**Goal**
Provide the data again in its entirety, exactly as given.
____
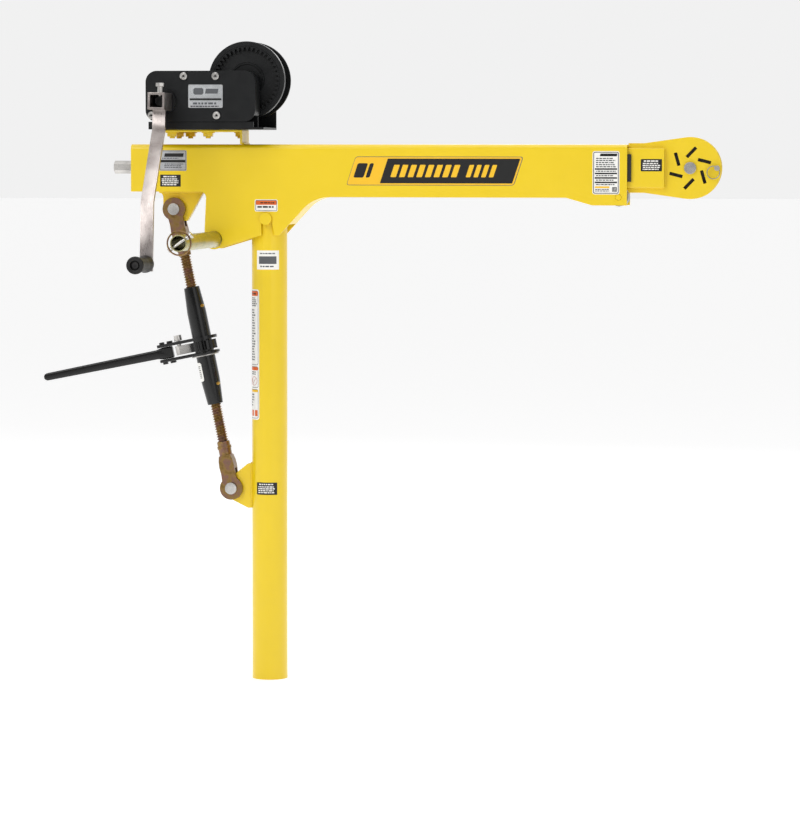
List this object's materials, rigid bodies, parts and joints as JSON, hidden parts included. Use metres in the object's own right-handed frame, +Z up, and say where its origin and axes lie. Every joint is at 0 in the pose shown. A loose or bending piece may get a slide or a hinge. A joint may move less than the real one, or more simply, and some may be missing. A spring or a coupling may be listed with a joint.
{
  "type": "telescoping davit crane",
  "caption": "Davit crane with a hinged telescoping boom on a round mast, a ratchet turnbuckle jack, a head sheave and an enclosed-gear hand winch.",
  "frame": {"origin": "centre of the mast's bottom face", "axes": "+X along the boom to its tip, +Z up the mast, +Y to the far side"},
  "size_m": [1.3461, 0.438, 1.2586],
  "materials": {
    "yellow_paint": "gloss powder coat",
    "black_paint": "satin powder coat",
    "gloss_black": "gloss enamel",
    "zinc": "bright zinc plate",
    "gold_zinc": "yellow chromate over zinc",
    "steel": "turned",
    "cast_gear": "cut teeth",
    "bronze": "turned",
    "nylon": "sawn",
    "rubber": "moulded"
  },
  "bodies": {
    "mast": {"mast_tube": "yellow_paint", "mast_foot_plug": "steel", "pivot_pin": "yellow_paint", "mast_lug": "yellow_paint"},
    "boom": {"boom_shell": "yellow_paint", "bottom_plate_1": "yellow_paint", "bottom_plate_2": "yellow_paint", "knee_plate": "yellow_paint", "tail_bottom_plate": "yellow_paint", "tail_end_plate": "yellow_paint", "thrust_bearing": "steel", "boom_lug": "yellow_paint", "nose_pad_near": "nylon", "nose_pad_far": "nylon", "roller_axle": "zinc", "winch_bracket": "yellow_paint", "winch_frame": "black_paint", "gear_cover": "black_paint", "cover_screw_1": "zinc", "cover_screw_2": "zinc", "cover_screw_3": "zinc", "cover_screw_4": "zinc", "drum_axle": "zinc"},
    "roller": {"nose_roller": "steel"},
    "handle": {"handle_tube": "gold_zinc"},
    "hitch": {"hitch_pin": "zinc"},
    "inner_boom": {"inner_tube": "yellow_paint", "drive_nut": "bronze", "cheek_near": "yellow_paint", "cheek_far": "yellow_paint", "sheave_pin": "zinc"},
    "rope_sheave": {"sheave": "cast_gear"},
    "rope_retainer": {"retainer_pin": "zinc"},
    "screw": {"drive_screw": "zinc"},
    "jack_lower": {"lower_clevis": "gold_zinc", "lower_clevis_pin": "zinc", "lower_screw": "gold_zinc"},
    "jack_washer": {"thrust_washer": "zinc"},
    "barrel": {"jack_barrel": "gloss_black", "ratchet_gear": "black_paint"},
    "ratchet_handle": {"yoke_plate_lower": "gloss_black", "yoke_plate_upper": "gloss_black", "ratchet_bar": "gloss_black"},
    "pawl": {"ratchet_pawl": "zinc"},
    "jack_upper": {"upper_clevis": "gold_zinc", "upper_clevis_pin": "zinc", "upper_screw": "gold_zinc"},
    "crank": {"crank_shaft": "steel", "brake_disc": "cast_gear", "crank_hub": "zinc", "crank_set_bolt": "zinc", "crank_arm": "zinc", "grip_bolt": "zinc"},
    "grip": {"crank_grip": "rubber"},
    "first_stage": {"first_gear": "cast_gear", "first_shaft": "steel"},
    "second_stage": {"second_gear": "cast_gear", "second_shaft": "steel"},
    "rope_drum": {"drum": "black_paint"}
  },
  "joints": [
    {"name": "boom_tilt", "type": "hinge", "parent": "mast", "child": "boom", "pos_m": [0, 0, 0.912], "axis": [0, -1, 0], "range_deg": [0, 30]},
    {"name": "telescope", "type": "slide", "parent": "boom", "child": "inner_boom", "axis": [1, 0, 0], "range_m": [0, 0.58]},
    {"name": "drive_screw_spin", "type": "hinge", "parent": "boom", "child": "screw", "pos_m": [0, 0, 1.0125], "axis": [1, 0, 0], "range_deg": [-10, 20900]},
    {"name": "nose_roller_spin", "type": "hinge", "parent": "boom", "child": "roller", "pos_m": [0.692, 0, 0.956], "axis": [0, -1, 0], "range_deg": [-1851, 5]},
    {"name": "sheave_spin", "type": "hinge", "parent": "inner_boom", "child": "rope_sheave", "pos_m": [0.829, 0, 1.0125], "axis": [0, -1, 0], "continuous": true},
    {"name": "retainer_pin_pull", "type": "slide", "parent": "inner_boom", "child": "rope_retainer", "axis": [0, -1, 0], "range_m": [0, 0.055]},
    {"name": "handle_tube_slide", "type": "slide", "parent": "boom", "child": "handle", "axis": [0, 1, 0], "range_m": [0, 0.165]},
    {"name": "hitch_pin_pull", "type": "slide", "parent": "handle", "child": "hitch", "axis": [0.8192, 0, 0.5736], "range_m": [0, 0.05]},
    {"name": "jack_swing", "type": "hinge", "parent": "mast", "child": "jack_lower", "pos_m": [-0.075, 0, 0.378], "axis": [0, -1, 0], "range_deg": [-1, 2]},
    {"name": "jack_barrel_travel", "type": "slide", "parent": "jack_lower", "child": "jack_washer", "axis": [-0.2023, 0, 0.9793], "range_m": [-0.0495, 0.0005]},
    {"name": "barrel_spin", "type": "hinge", "parent": "jack_washer", "child": "barrel", "pos_m": [-0.13325, 0, 0.66005], "axis": [-0.2023, 0, 0.9793], "range_deg": [-3500, 20]},
    {"name": "ratchet_swing", "type": "hinge", "parent": "jack_washer", "child": "ratchet_handle", "pos_m": [-0.13325, 0, 0.66005], "axis": [-0.2023, 0, 0.9793], "range_deg": [-75, 75]},
    {"name": "pawl_flip", "type": "hinge", "parent": "ratchet_handle", "child": "pawl", "pos_m": [-0.18026, 0, 0.65034], "axis": [-0.2023, 0, 0.9793], "range_deg": [-9, 9]},
    {"name": "jack_extend", "type": "slide", "parent": "jack_lower", "child": "jack_upper", "axis": [-0.2023, 0, 0.9793], "range_m": [-0.0985, 0.0005]},
    {"name": "crank_spin", "type": "hinge", "parent": "boom", "child": "crank", "pos_m": [-0.189, 0, 1.14], "axis": [0, -1, 0], "continuous": true},
    {"name": "grip_spin", "type": "hinge", "parent": "crank", "child": "grip", "pos_m": [-0.19553, 0, 0.82807], "axis": [0, -1, 0], "continuous": true},
    {"name": "first_gear_spin", "type": "hinge", "parent": "boom", "child": "first_stage", "pos_m": [-0.12636, 0, 1.14443], "axis": [0, -1, 0], "continuous": true},
    {"name": "second_gear_spin", "type": "hinge", "parent": "boom", "child": "second_stage", "pos_m": [-0.06373, 0, 1.14886], "axis": [0, -1, 0], "continuous": true},
    {"name": "drum_spin", "type": "hinge", "parent": "boom", "child": "rope_drum", "pos_m": [-0.038, 0, 1.183], "axis": [0, -1, 0], "continuous": true}
  ],
  "couplings": [
    {"joint": "drive_screw_spin", "follows": "telescope", "rad_per_m": 628.32},
    {"joint": "nose_roller_spin", "follows": "telescope", "rad_per_m": -55.556},
    {"joint": "jack_swing", "follows": "boom_tilt", "ratio": 0.032},
    {"joint": "jack_extend", "follows": "boom_tilt", "m_per_rad": -0.1875},
    {"joint": "jack_barrel_travel", "follows": "boom_tilt", "m_per_rad": -0.09375},
    {"joint": "barrel_spin", "follows": "boom_tilt", "ratio": -115.95},
    {"joint": "first_gear_spin", "follows": "crank_spin", "ratio": -0.5},
    {"joint": "second_gear_spin", "follows": "crank_spin", "ratio": 0.25},
    {"joint": "drum_spin", "follows": "crank_spin", "ratio": 0.071429}
  ]
}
____
**Solution to this task**
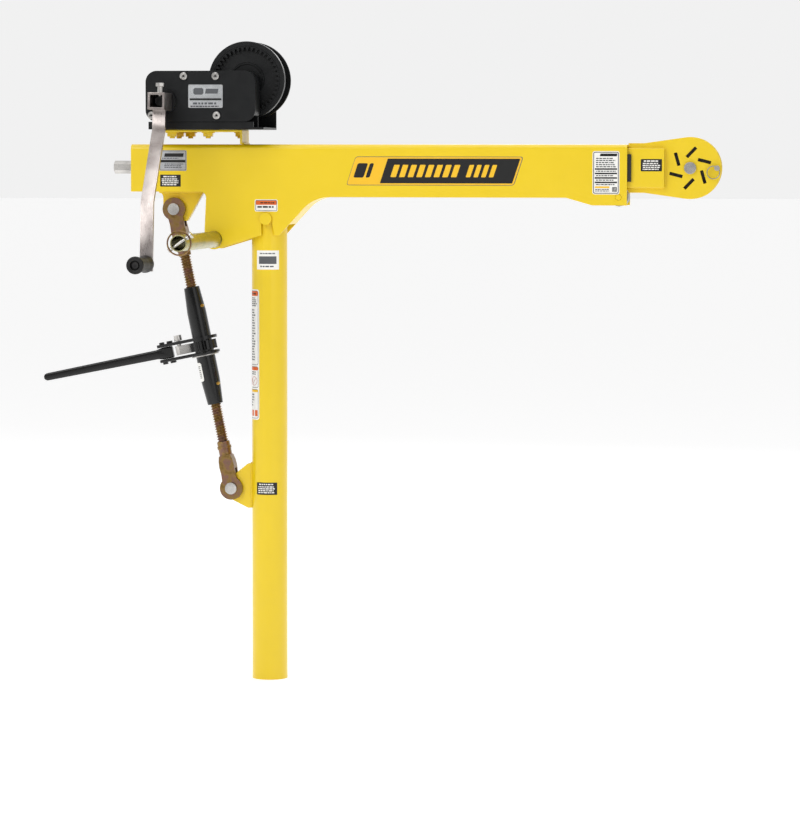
List this object's materials, rigid bodies, parts and joints as JSON, hidden parts included. Use metres in the object's own right-handed frame, +Z up, and say where its origin and axes lie. Every joint is at 0 in the pose shown. A loose or bending piece may get a slide or a hinge. A joint may move less than the real one, or more simply, and some may be missing. A spring or a coupling may be listed with a joint.
{
  "type": "telescoping davit crane",
  "caption": "Davit crane with a hinged telescoping boom on a round mast, a ratchet turnbuckle jack, a head sheave and an enclosed-gear hand winch.",
  "frame": {"origin": "centre of the mast's bottom face", "axes": "+X along the boom to its tip, +Z up the mast, +Y to the far side"},
  "size_m": [1.3461, 0.438, 1.2586],
  "materials": {
    "yellow_paint": "gloss powder coat",
    "black_paint": "satin powder coat",
    "gloss_black": "gloss enamel",
    "zinc": "bright zinc plate",
    "gold_zinc": "yellow chromate over zinc",
    "steel": "turned",
    "cast_gear": "cut teeth",
    "bronze": "turned",
    "nylon": "sawn",
    "rubber": "moulded"
  },
  "bodies": {
    "mast": {"mast_tube": "yellow_paint", "mast_foot_plug": "steel", "pivot_pin": "yellow_paint", "mast_lug": "yellow_paint"},
    "boom": {"boom_shell": "yellow_paint", "bottom_plate_1": "yellow_paint", "bottom_plate_2": "yellow_paint", "knee_plate": "yellow_paint", "tail_bottom_plate": "yellow_paint", "tail_end_plate": "yellow_paint", "thrust_bearing": "steel", "boom_lug": "yellow_paint", "nose_pad_near": "nylon", "nose_pad_far": "nylon", "roller_axle": "zinc", "winch_bracket": "yellow_paint", "winch_frame": "black_paint", "gear_cover": "black_paint", "cover_screw_1": "zinc", "cover_screw_2": "zinc", "cover_screw_3": "zinc", "cover_screw_4": "zinc", "drum_axle": "zinc"},
    "roller": {"nose_roller": "steel"},
    "handle": {"handle_tube": "gold_zinc"},
    "hitch": {"hitch_pin": "zinc"},
    "inner_boom": {"inner_tube": "yellow_paint", "drive_nut": "bronze", "cheek_near": "yellow_paint", "cheek_far": "yellow_paint", "sheave_pin": "zinc"},
    "rope_sheave": {"sheave": "cast_gear"},
    "rope_retainer": {"retainer_pin": "zinc"},
    "screw": {"drive_screw": "zinc"},
    "jack_lower": {"lower_clevis": "gold_zinc", "lower_clevis_pin": "zinc", "lower_screw": "gold_zinc"},
    "jack_washer": {"thrust_washer": "zinc"},
    "barrel": {"jack_barrel": "gloss_black", "ratchet_gear": "black_paint"},
    "ratchet_handle": {"yoke_plate_lower": "gloss_black", "yoke_plate_upper": "gloss_black", "ratchet_bar": "gloss_black"},
    "pawl": {"ratchet_pawl": "zinc"},
    "jack_upper": {"upper_clevis": "gold_zinc", "upper_clevis_pin": "zinc", "upper_screw": "gold_zinc"},
    "crank": {"crank_shaft": "steel", "brake_disc": "cast_gear", "crank_hub": "zinc", "crank_set_bolt": "zinc", "crank_arm": "zinc", "grip_bolt": "zinc"},
    "grip": {"crank_grip": "rubber"},
    "first_stage": {"first_gear": "cast_gear", "first_shaft": "steel"},
    "second_stage": {"second_gear": "cast_gear", "second_shaft": "steel"},
    "rope_drum": {"drum": "black_paint"}
  },
  "joints": [
    {"name": "boom_tilt", "type": "hinge", "parent": "mast", "child": "boom", "pos_m": [0, 0, 0.912], "axis": [0, -1, 0], "range_deg": [0, 30]},
    {"name": "telescope", "type": "slide", "parent": "boom", "child": "inner_boom", "axis": [1, 0, 0], "range_m": [0, 0.58]},
    {"name": "drive_screw_spin", "type": "hinge", "parent": "boom", "child": "screw", "pos_m": [0, 0, 1.0125], "axis": [1, 0, 0], "range_deg": [-10, 20900]},
    {"name": "nose_roller_spin", "type": "hinge", "parent": "boom", "child": "roller", "pos_m": [0.692, 0, 0.956], "axis": [0, -1, 0], "range_deg": [-1851, 5]},
    {"name": "sheave_spin", "type": "hinge", "parent": "inner_boom", "child": "rope_sheave", "pos_m": [0.829, 0, 1.0125], "axis": [0, -1, 0], "continuous": true},
    {"name": "retainer_pin_pull", "type": "slide", "parent": "inner_boom", "child": "rope_retainer", "axis": [0, -1, 0], "range_m": [0, 0.055]},
    {"name": "handle_tube_slide", "type": "slide", "parent": "boom", "child": "handle", "axis": [0, 1, 0], "range_m": [0, 0.165]},
    {"name": "hitch_pin_pull", "type": "slide", "parent": "handle", "child": "hitch", "axis": [0.8192, 0, 0.5736], "range_m": [0, 0.05]},
    {"name": "jack_swing", "type": "hinge", "parent": "mast", "child": "jack_lower", "pos_m": [-0.075, 0, 0.378], "axis": [0, -1, 0], "range_deg": [-1, 2]},
    {"name": "jack_barrel_travel", "type": "slide", "parent": "jack_lower", "child": "jack_washer", "axis": [-0.2023, 0, 0.9793], "range_m": [-0.0495, 0.0005]},
    {"name": "barrel_spin", "type": "hinge", "parent": "jack_washer", "child": "barrel", "pos_m": [-0.13325, 0, 0.66005], "axis": [-0.2023, 0, 0.9793], "range_deg": [-3500, 20]},
    {"name": "ratchet_swing", "type": "hinge", "parent": "jack_washer", "child": "ratchet_handle", "pos_m": [-0.13325, 0, 0.66005], "axis": [-0.2023, 0, 0.9793], "range_deg": [-75, 75]},
    {"name": "pawl_flip", "type": "hinge", "parent": "ratchet_handle", "child": "pawl", "pos_m": [-0.18026, 0, 0.65034], "axis": [-0.2023, 0, 0.9793], "range_deg": [-9, 9]},
    {"name": "jack_extend", "type": "slide", "parent": "jack_lower", "child": "jack_upper", "axis": [-0.2023, 0, 0.9793], "range_m": [-0.0985, 0.0005]},
    {"name": "crank_spin", "type": "hinge", "parent": "boom", "child": "crank", "pos_m": [-0.189, 0, 1.14], "axis": [0, -1, 0], "continuous": true},
    {"name": "grip_spin", "type": "hinge", "parent": "crank", "child": "grip", "pos_m": [-0.19553, 0, 0.82807], "axis": [0, -1, 0], "continuous": true},
    {"name": "first_gear_spin", "type": "hinge", "parent": "boom", "child": "first_stage", "pos_m": [-0.12636, 0, 1.14443], "axis": [0, -1, 0], "continuous": true},
    {"name": "second_gear_spin", "type": "hinge", "parent": "boom", "child": "second_stage", "pos_m": [-0.06373, 0, 1.14886], "axis": [0, -1, 0], "continuous": true},
    {"name": "drum_spin", "type": "hinge", "parent": "boom", "child": "rope_drum", "pos_m": [-0.038, 0, 1.183], "axis": [0, -1, 0], "continuous": true}
  ],
  "couplings": [
    {"joint": "drive_screw_spin", "follows": "telescope", "rad_per_m": 628.32},
    {"joint": "nose_roller_spin", "follows": "telescope", "rad_per_m": -55.556},
    {"joint": "jack_swing", "follows": "boom_tilt", "ratio": 0.032},
    {"joint": "jack_extend", "follows": "boom_tilt", "m_per_rad": -0.1875},
    {"joint": "jack_barrel_travel", "follows": "boom_tilt", "m_per_rad": -0.09375},
    {"joint": "barrel_spin", "follows": "boom_tilt", "ratio": -115.95},
    {"joint": "first_gear_spin", "follows": "crank_spin", "ratio": -0.5},
    {"joint": "second_gear_spin", "follows": "crank_spin", "ratio": 0.25},
    {"joint": "drum_spin", "follows": "crank_spin", "ratio": 0.071429}
  ]
}